A measure for genuine tripartite entanglement

We introduce a single real-valued functional $I(\vec{n}_1,\vec{n}_2)$, built from four three-qubit correlation expectation values, that turns the Greenberger--Horne--Zeilinger (GHZ) algebraic paradox into a \emph{quantitative} witness of genuine tripartite entanglement. We prove that for every three-qubit state $\rho$ and every pair of measurement directions $|I(\vec{n}_1,\vec{n}_2;\rho)|\le 2$, with the bound saturated if and only if the two measurement bases are mutually unbiased and $\rho$ is locally unitarily equivalent to the GHZ state. We obtain a closed-form expression for $I(\hat{x},\hat{y})$ on the five-parameter Ac\'in canonical family of three-qubit pure states.
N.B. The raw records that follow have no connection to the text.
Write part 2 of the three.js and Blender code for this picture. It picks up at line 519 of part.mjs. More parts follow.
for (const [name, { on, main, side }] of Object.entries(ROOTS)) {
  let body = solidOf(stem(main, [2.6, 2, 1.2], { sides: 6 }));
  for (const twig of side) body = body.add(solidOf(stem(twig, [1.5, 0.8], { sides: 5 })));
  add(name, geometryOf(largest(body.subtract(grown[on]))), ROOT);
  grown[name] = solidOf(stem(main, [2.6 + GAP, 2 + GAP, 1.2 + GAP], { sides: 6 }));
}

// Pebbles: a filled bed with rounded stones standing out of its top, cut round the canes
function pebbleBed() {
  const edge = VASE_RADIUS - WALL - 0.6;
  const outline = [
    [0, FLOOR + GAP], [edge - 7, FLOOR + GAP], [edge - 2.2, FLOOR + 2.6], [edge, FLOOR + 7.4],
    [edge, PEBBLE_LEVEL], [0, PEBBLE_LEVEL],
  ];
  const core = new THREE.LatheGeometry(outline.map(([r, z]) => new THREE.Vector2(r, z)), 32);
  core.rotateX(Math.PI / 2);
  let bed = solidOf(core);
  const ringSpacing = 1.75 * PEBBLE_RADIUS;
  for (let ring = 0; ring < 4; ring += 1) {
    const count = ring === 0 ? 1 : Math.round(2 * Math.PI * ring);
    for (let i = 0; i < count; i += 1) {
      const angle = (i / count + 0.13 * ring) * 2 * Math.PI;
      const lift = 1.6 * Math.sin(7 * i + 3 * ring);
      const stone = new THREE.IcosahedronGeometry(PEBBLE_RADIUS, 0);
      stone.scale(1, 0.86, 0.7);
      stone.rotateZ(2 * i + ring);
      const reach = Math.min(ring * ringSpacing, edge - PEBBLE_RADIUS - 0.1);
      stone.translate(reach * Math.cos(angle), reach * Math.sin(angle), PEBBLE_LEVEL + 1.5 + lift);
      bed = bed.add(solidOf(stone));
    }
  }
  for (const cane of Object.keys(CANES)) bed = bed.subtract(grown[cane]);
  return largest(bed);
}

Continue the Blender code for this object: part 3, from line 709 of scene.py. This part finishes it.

For the W state we show that $I(\hat{x},\hat{y})=0$ and that $\max_{\vec{n}_1,\vec{n}_2}| I_{W}|=35/27\approx 1.296$, strictly below the GHZ value. The induced quantity ranges in $[0,1]$, equals one only on the GHZ class, and is therefore a device-independent indicator of GHZ-type genuine tripartite correlation. We also outline a generalisation of $I$ to three-qudit systems built from the Heisenberg--Weyl operators, recovering the standard qubit construction when $d=2$.